A new-ish segment of the blog, similar to the epigrams, but with room for short comments. The following quotes come from Steven Pressfield's The War of Art:
"...Krishna instructed Arjuna that we have a right to our labor but not to the fruits of our labor..." Page 161.
I love this line. This is great advice and a great mindset for all writers to have. We have a right to our production as writers, as I take this line, but we do not have the right to the fate of this writing. In other words, we can only make the writing the best we can make it, and we can try to make it see the light of publication (we can contact agents, pass out copies or chapbooks, etc.), but we cannot firmly set our minds on the work's publication. It is more important for writers to write, and produce, than it is for them to see the bestseller list. If we get published, so be it, but keep writing. Do that, and do that well, and good things will happen.

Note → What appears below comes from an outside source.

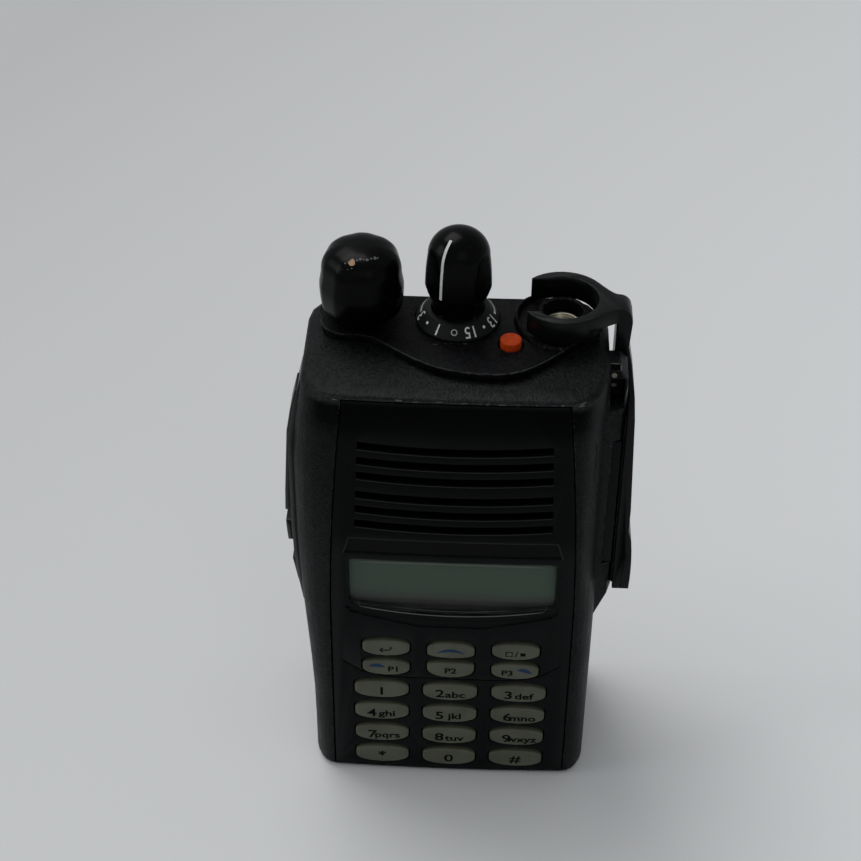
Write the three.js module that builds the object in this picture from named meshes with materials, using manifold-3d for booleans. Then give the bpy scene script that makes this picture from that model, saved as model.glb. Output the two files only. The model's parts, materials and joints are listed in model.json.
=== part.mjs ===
// Compact two way radio with a keypad, a display, two rotary controls and a rear battery.
// Millimetres. X runs to the viewer's right, the front faces -Y and Z is up.
import * as THREE from 'three';
import { mergeVertices } from 'three/addons/utils/BufferGeometryUtils.js';
import Module from 'manifold-3d';

const wasm = await Module();
wasm.setup();
const { smoothstep, lerp } = THREE.MathUtils;

// Facets: steps of rounded corners, flat curves and long flanks, and sides of round pieces
const facets = {
  corner: 3, edge: 4, curve: 6, arch: 8, flank: 11, tiny: 10, small: 12, middle: 16, round: 24,
  ring: 40,
};

// Fits shared by all pieces
const gap = 0.3;
const overrun = 4;

// Zones of the front face, whose heights stack up to the body's height
const tier = { keys: 44.5, display: 16.3, grille: 36.2, brow: 1.6 };
const displayFoot = tier.keys;
const grilleFoot = displayFoot + tier.display;
const panelTop = grilleFoot + tier.grille;

// Body, as one form that the housing, the panel and the battery are parted from
const body = {
  height: panelTop + tier.brow,
  depth: 33,
  half: 27.6,
  edgeRadius: 1.5,
  crown: 0.5,
  cornerDepth: 6.6,
  backRadius: 4,
  wall: 1.8,
};

// How far under the body's top these levels lie
const drop = {
  flankEnd: 16.6, seamTaper: 7.6, head: 10.3, slope: 19.6, battery: 10.7, chassis: 12, mainBoard: 13.8,
  platform: 1.3, strip: 1.6, talkKey: 5.1,
};
const leftFlank = {
  bulge: 2.3, start: 12, full: 64, end: body.height - drop.flankEnd, headNarrowing: 2,
};
const rightFlank = { taper: 0.3, start: 42, full: 60, headCornerDepth: 11 };
const seam = {
  half: 23.2, taper: 2.6, taperStart: 42, taperEnd: body.height - drop.seamTaper, taperPower: 1.8, gap: 0.3,
};
const head = {
  bottom: body.height - drop.head, back: 30.4, slopeStart: body.height - drop.slope, backRadius: 6.5,
  floor: 1.4, foreheadDrop: 0.6, foreheadDepth: 8, edgeShare: 0.45,
};
const rear = { split: 17.2 };

// Front panel with its grille, name band, window and key holes
const panel = { back: 1.9, bottom: 1.6, top: panelTop, ledge: 3.4, rim: 0.8 };
const nameBand = { height: 3.6, half: 20.4, slant: 1.1, depth: 0.3 };
const grille = {
  slots: 3, foot: 4.05, head: 9.9, groupShare: 1.31, height: 1.7, topHalf: 17.4, bottomHalf: 18.5, bow: 0.9,
};
const nameBandTop = grilleFoot + nameBand.height;
const lowestSlot = nameBandTop + grille.foot;
const highestSlot = panel.top - grille.head;
const slotPitch = (highestSlot - lowestSlot) / (2 * (grille.slots - 1) + grille.groupShare);
const slotGroups = [highestSlot, lowestSlot + (grille.slots - 1) * slotPitch];
const display = {
  rise: 3.1, drop: 1.9, half: 19.4, belly: 2.05, radius: 1.1, bulge: 0.5, brow: 0.4, flange: 0.9,
  flangeLip: 1, flangeInset: 0.8,
};
const displayBottom = displayFoot + display.rise;
const displayTop = grilleFoot - display.drop;
const displayRecess = { margin: 1.1, chin: 1.3, depth: 0.35 };
const keyArc = { rise: 0.65, climb: 4, power: 6, half: 21.2, width: 0.35, depth: 0.3, segments: 12 };

// Keypad
const keypad = { columnPitch: 13.6, lowestRow: 5.35, columns: 3, rows: 4, spacing: 0.97, proud: 0.55 };
const navKey = {
  width: 9.3, columnPitch: 12.66, drop: 8.1, rowPitch: 5.45, spacing: 0.5, footDrop: 6.34, domeShare: 0.66,
};
const upperNavRow = displayFoot - navKey.drop;
const lowerNavRow = upperNavRow - navKey.rowPitch;
const topNumberRow = lowerNavRow - navKey.footDrop;
const rowPitch = (topNumberRow - keypad.lowestRow) / (keypad.rows - 1);
const numberKey = { width: 10.8, height: rowPitch - keypad.spacing };
const navKeyHeight = navKey.rowPitch - navKey.spacing;
const keyFace = {
  power: 5, endShare: 0.35, crown: 0.35, shoulder: 0.5, segments: 14, flange: 0.6, ear: 0.8, earHeight: 2.4,
};
const keyMat = { front: 3.75, base: 5.3, back: 6.6, half: 21, bottom: 2.8, drop: 4.3, padShare: 0.7 };
const keyBoard = { front: 6.9, thickness: 0.8, half: 21.6, bottom: 2.6, rise: 1.6 };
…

"Of any activity that you do, ask yourself: If I were the last person on earth, would I still do it? If you're all alone on the planet, a hierarchical orientation makes no sense. There's no one to impress."
Pressfield was talking about the difference between territory and hierarchy here. Basically he was saying that if we write to impress, to make the bestseller list, to see ourselves on the shelves, to make money, than we're seeking hierarchy in some form, and we're not really writing, but striving to impress or seek material gratification. But if we'd write even if we were the only one still alive, we're not seeking to impress--as there's no one left alive to do so, nor anyone alive to read our books--but we are writing to live, to simply be ourselves. We're writing because we have to, with nothing materialistic to gain from it but the satisfaction of seeing it done. We're being true to the art, to ourselves. "The artist...must do his work for its own sake" (151).
"...the artist cannot look to others to validate his efforts or his calling" (151). I don't write so that an agent will accept me. I do not write so that I will get published (though that would be an agreeable consequence). I do not write for any other reason than because I have to write, I want to write. Writing is my territory; it's what I do. I don't need anyone's validation of this--though I'll certainly take the compliments and offers for representation and publication when I get them. But I write for me, and for no other reason.
I'll quote from other sources from time to time as well, but I want to focus on some bits of wisdom from this book, as it struck me solidly, and I hope it does for you, too. If you haven't bought a copy yet, do so.